---------- Source data ----------
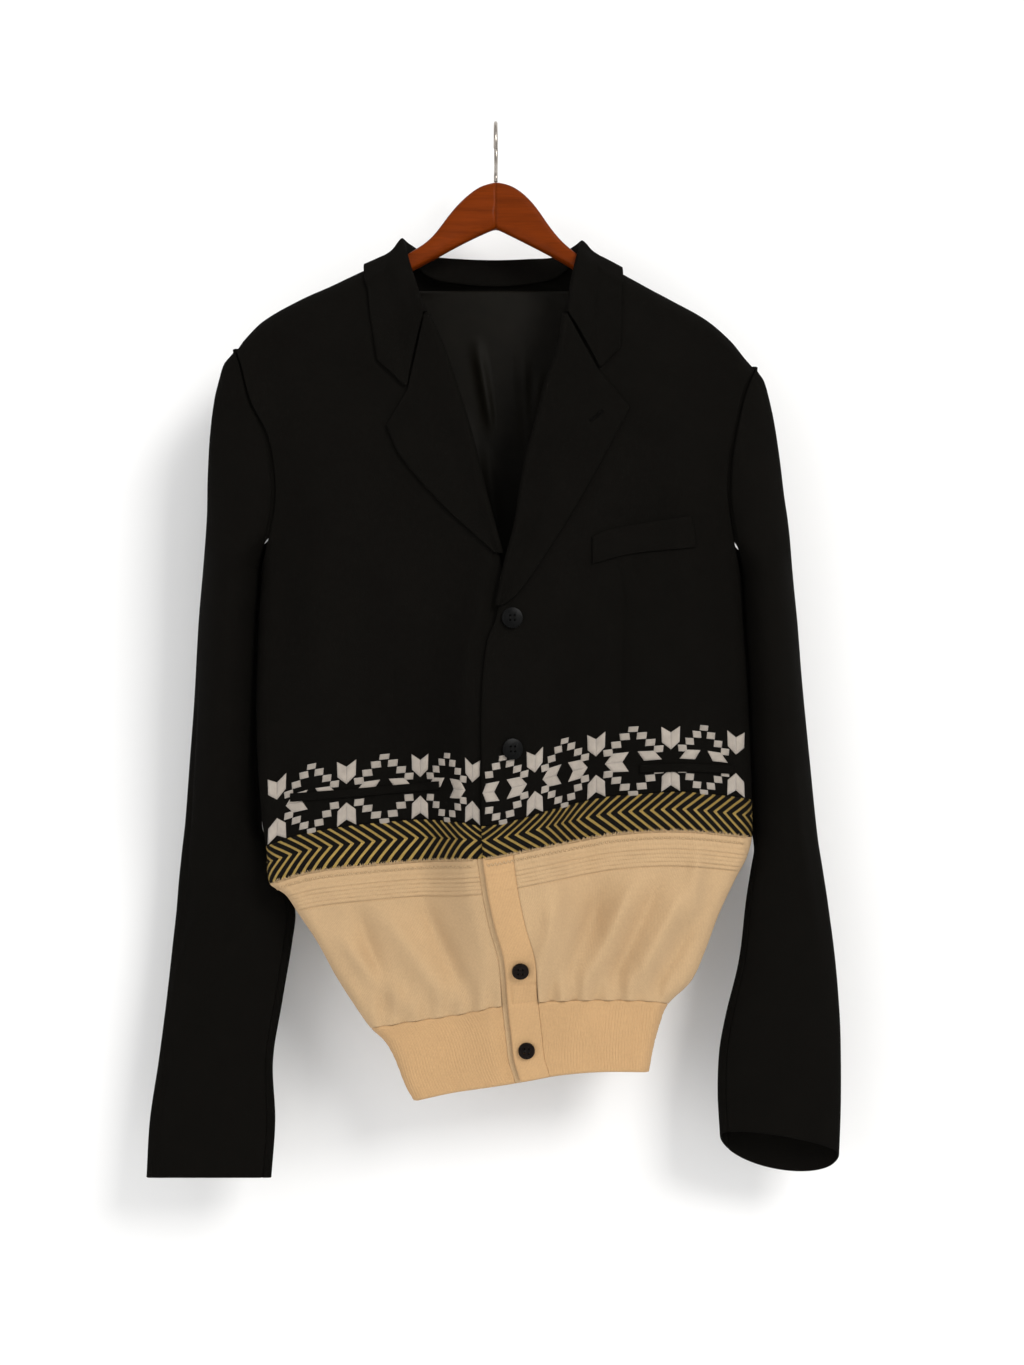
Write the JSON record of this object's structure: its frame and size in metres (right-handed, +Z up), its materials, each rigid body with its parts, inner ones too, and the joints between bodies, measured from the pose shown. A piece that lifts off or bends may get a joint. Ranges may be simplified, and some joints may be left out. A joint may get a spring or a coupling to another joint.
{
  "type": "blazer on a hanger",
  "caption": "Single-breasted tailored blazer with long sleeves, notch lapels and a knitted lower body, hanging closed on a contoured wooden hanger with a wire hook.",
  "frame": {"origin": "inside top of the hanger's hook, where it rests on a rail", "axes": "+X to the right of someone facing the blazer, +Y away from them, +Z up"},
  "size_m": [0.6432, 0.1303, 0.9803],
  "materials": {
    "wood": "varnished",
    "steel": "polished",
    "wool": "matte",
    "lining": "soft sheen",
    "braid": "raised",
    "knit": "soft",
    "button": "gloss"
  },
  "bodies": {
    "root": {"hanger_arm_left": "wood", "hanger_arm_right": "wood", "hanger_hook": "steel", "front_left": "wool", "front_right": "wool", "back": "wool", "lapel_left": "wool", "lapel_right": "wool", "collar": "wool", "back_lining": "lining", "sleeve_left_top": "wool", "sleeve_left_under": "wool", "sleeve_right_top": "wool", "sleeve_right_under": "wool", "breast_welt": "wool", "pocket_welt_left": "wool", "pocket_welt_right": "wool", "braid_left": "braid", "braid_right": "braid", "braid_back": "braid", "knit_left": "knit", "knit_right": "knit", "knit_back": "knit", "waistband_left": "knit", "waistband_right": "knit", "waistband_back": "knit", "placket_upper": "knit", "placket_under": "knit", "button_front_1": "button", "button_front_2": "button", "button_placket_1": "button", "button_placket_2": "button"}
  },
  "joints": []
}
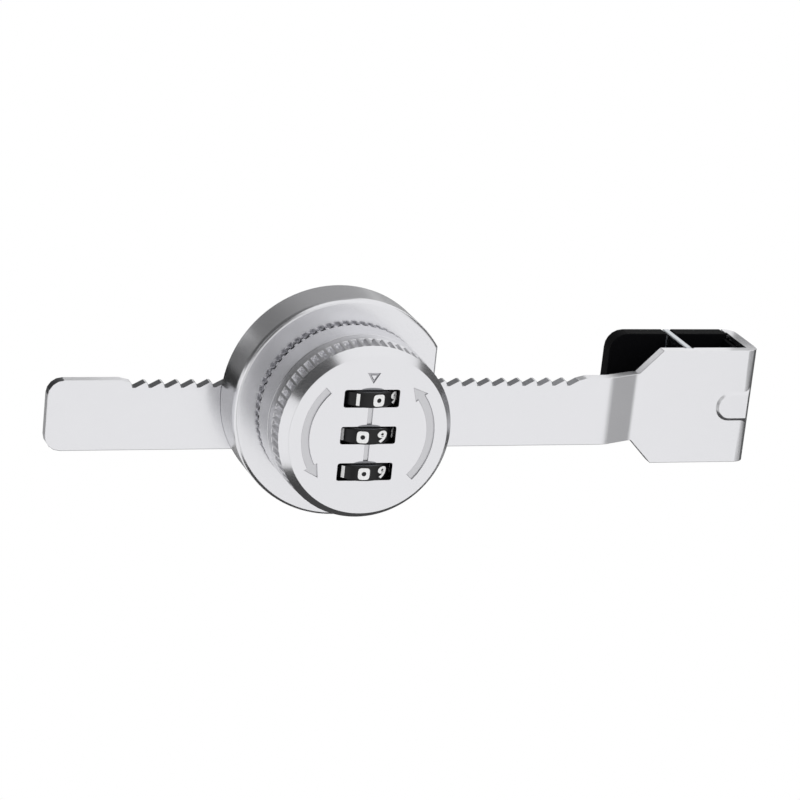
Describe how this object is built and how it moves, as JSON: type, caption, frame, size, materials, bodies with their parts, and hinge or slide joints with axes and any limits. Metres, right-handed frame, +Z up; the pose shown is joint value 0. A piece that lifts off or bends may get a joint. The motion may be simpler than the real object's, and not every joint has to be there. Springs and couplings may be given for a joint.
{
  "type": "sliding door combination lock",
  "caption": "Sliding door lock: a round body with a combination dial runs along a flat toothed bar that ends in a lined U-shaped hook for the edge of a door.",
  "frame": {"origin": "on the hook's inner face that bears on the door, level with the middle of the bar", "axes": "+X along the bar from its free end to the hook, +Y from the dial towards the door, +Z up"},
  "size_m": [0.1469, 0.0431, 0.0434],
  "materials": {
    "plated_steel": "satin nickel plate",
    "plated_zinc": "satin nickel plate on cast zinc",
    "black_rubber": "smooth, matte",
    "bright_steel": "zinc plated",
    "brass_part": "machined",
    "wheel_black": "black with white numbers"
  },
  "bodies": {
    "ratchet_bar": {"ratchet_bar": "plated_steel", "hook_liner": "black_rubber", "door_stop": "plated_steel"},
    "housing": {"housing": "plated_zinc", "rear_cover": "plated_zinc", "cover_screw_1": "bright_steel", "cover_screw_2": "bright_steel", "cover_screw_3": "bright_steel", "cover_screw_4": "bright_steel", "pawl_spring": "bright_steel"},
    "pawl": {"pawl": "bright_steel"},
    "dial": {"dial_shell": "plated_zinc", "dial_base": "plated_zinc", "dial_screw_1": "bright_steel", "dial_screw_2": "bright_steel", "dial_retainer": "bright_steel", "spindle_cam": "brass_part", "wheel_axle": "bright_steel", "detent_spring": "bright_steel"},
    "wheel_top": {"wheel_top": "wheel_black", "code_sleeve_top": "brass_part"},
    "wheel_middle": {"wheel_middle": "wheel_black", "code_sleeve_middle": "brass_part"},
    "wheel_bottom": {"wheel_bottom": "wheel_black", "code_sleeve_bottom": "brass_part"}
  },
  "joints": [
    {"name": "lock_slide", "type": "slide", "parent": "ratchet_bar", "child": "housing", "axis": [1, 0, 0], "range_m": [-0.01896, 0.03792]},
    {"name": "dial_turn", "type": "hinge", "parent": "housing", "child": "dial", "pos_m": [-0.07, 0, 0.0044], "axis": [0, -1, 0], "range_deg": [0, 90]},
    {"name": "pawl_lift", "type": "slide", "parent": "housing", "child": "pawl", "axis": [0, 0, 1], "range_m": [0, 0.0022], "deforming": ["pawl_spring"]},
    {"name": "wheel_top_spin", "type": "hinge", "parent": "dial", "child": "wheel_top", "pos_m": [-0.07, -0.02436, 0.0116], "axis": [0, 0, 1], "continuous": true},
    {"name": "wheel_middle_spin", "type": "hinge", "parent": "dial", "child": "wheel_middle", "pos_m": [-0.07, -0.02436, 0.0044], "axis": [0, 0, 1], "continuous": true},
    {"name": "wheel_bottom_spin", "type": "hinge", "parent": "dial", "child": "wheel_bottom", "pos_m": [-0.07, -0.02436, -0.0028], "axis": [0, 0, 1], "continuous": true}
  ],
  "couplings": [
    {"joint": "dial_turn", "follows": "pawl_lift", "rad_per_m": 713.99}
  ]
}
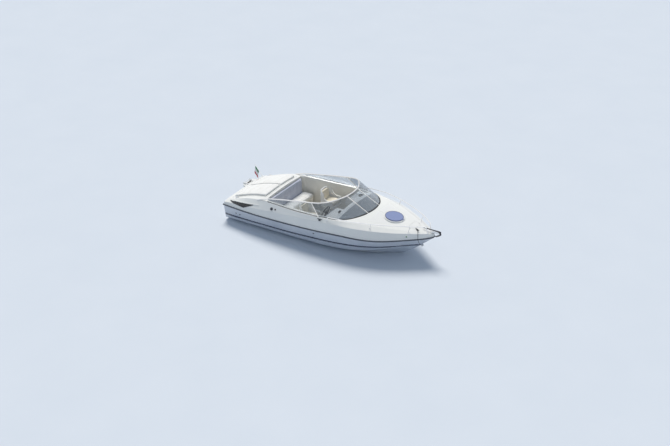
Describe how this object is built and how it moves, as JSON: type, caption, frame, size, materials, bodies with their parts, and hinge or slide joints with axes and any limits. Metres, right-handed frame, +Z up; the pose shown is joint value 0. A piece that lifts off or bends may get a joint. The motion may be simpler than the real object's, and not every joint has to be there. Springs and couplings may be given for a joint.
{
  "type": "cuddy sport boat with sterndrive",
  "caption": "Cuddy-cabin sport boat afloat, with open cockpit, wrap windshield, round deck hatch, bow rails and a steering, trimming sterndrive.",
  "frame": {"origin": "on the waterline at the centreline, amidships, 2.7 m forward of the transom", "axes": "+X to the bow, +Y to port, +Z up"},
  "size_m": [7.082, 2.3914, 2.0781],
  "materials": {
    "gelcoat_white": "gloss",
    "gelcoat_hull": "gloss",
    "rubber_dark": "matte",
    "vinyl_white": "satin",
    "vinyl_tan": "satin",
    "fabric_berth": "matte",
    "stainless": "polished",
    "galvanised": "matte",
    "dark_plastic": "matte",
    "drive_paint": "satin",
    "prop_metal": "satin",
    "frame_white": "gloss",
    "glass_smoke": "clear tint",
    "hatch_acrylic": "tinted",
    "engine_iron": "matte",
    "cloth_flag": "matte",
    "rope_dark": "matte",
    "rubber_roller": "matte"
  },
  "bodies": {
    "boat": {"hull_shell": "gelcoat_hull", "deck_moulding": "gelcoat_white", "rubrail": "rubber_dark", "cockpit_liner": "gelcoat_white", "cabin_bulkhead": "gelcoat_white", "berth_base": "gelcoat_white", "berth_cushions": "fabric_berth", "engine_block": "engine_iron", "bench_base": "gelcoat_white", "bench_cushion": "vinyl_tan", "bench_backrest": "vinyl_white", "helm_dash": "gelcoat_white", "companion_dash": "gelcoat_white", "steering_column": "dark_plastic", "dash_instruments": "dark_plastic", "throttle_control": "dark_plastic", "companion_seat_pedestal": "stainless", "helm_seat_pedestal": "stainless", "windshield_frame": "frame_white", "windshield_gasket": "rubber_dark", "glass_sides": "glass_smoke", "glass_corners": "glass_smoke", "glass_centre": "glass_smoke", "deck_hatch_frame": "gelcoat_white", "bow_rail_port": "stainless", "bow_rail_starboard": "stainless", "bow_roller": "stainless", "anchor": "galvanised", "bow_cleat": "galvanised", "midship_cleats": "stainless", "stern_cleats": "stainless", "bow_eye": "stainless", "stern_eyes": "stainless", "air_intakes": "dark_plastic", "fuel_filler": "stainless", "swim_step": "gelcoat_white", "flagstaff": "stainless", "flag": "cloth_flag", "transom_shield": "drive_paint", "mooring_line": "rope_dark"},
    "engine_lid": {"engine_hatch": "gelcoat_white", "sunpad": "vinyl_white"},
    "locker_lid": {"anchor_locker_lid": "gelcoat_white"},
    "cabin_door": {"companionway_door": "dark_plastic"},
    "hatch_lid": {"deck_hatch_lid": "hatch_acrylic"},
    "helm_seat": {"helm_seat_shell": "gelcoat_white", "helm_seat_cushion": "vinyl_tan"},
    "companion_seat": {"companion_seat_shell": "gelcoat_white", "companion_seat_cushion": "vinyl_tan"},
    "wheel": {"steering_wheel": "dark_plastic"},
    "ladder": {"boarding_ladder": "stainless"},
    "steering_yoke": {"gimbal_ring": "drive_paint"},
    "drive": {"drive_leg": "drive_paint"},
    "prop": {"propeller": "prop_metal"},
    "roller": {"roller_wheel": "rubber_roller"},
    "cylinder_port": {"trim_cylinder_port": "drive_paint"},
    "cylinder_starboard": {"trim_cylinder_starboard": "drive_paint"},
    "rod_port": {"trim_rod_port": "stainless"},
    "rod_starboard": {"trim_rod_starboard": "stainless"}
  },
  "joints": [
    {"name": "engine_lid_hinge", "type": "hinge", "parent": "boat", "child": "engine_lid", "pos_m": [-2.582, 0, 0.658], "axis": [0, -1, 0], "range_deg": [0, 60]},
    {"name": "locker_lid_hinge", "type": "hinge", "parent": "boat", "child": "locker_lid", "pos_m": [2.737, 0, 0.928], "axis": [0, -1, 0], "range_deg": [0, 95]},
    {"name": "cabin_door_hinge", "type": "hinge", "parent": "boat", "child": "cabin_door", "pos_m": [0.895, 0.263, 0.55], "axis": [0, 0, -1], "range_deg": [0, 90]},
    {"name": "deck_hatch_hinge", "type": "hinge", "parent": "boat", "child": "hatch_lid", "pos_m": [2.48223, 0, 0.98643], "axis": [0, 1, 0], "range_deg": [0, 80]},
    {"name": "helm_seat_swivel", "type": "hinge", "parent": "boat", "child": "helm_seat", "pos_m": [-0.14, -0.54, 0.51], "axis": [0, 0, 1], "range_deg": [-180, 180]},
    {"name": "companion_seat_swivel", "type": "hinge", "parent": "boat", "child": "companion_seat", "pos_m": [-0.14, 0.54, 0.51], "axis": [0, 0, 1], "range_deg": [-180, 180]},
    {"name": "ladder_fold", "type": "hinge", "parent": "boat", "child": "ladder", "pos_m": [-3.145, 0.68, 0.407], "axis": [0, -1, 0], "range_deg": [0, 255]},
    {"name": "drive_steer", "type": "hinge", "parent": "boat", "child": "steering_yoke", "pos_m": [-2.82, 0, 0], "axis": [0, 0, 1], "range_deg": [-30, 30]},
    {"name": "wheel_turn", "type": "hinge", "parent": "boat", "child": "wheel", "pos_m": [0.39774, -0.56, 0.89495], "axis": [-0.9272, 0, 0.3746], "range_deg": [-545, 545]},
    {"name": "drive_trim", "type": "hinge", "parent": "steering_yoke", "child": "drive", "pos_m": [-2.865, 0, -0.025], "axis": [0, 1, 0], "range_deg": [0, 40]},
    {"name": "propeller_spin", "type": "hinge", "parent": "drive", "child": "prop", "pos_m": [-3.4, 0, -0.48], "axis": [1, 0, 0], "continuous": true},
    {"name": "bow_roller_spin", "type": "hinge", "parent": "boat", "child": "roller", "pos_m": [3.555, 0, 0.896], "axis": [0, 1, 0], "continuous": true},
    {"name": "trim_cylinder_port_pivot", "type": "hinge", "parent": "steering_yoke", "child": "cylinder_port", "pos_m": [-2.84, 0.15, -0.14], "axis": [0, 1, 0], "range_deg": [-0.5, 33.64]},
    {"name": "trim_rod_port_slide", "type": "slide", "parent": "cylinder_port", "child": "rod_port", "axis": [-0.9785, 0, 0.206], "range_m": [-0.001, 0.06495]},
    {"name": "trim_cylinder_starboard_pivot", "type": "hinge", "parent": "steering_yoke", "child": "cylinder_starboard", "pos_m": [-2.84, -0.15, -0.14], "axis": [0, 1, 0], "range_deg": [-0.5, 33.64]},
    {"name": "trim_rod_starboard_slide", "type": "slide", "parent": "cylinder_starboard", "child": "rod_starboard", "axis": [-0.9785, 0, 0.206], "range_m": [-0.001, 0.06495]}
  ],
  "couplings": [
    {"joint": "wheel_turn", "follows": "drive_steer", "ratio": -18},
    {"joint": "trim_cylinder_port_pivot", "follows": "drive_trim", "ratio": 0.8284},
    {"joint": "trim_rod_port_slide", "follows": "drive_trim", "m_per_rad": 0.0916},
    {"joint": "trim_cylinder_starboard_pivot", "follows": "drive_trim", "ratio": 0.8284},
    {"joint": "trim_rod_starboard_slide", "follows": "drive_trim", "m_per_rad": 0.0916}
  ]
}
----------
Challenge: Look through the data above. Find each line with the string "that" and copy it.

Expected output:
Write the JSON record of this object's structure: its frame and size in metres (right-handed, +Z up), its materials, each rigid body with its parts, inner ones too, and the joints between bodies, measured from the pose shown. A piece that lifts off or bends may get a joint. Ranges may be simplified, and some joints may be left out. A joint may get a spring or a coupling to another joint.
Describe how this object is built and how it moves, as JSON: type, caption, frame, size, materials, bodies with their parts, and hinge or slide joints with axes and any limits. Metres, right-handed frame, +Z up; the pose shown is joint value 0. A piece that lifts off or bends may get a joint. The motion may be simpler than the real object's, and not every joint has to be there. Springs and couplings may be given for a joint.
  "caption": "Sliding door lock: a round body with a combination dial runs along a flat toothed bar that ends in a lined U-shaped hook for the edge of a door.",
  "frame": {"origin": "on the hook's inner face that bears on the door, level with the middle of the bar", "axes": "+X along the bar from its free end to the hook, +Y from the dial towards the door, +Z up"},
Describe how this object is built and how it moves, as JSON: type, caption, frame, size, materials, bodies with their parts, and hinge or slide joints with axes and any limits. Metres, right-handed frame, +Z up; the pose shown is joint value 0. A piece that lifts off or bends may get a joint. The motion may be simpler than the real object's, and not every joint has to be there. Springs and couplings may be given for a joint.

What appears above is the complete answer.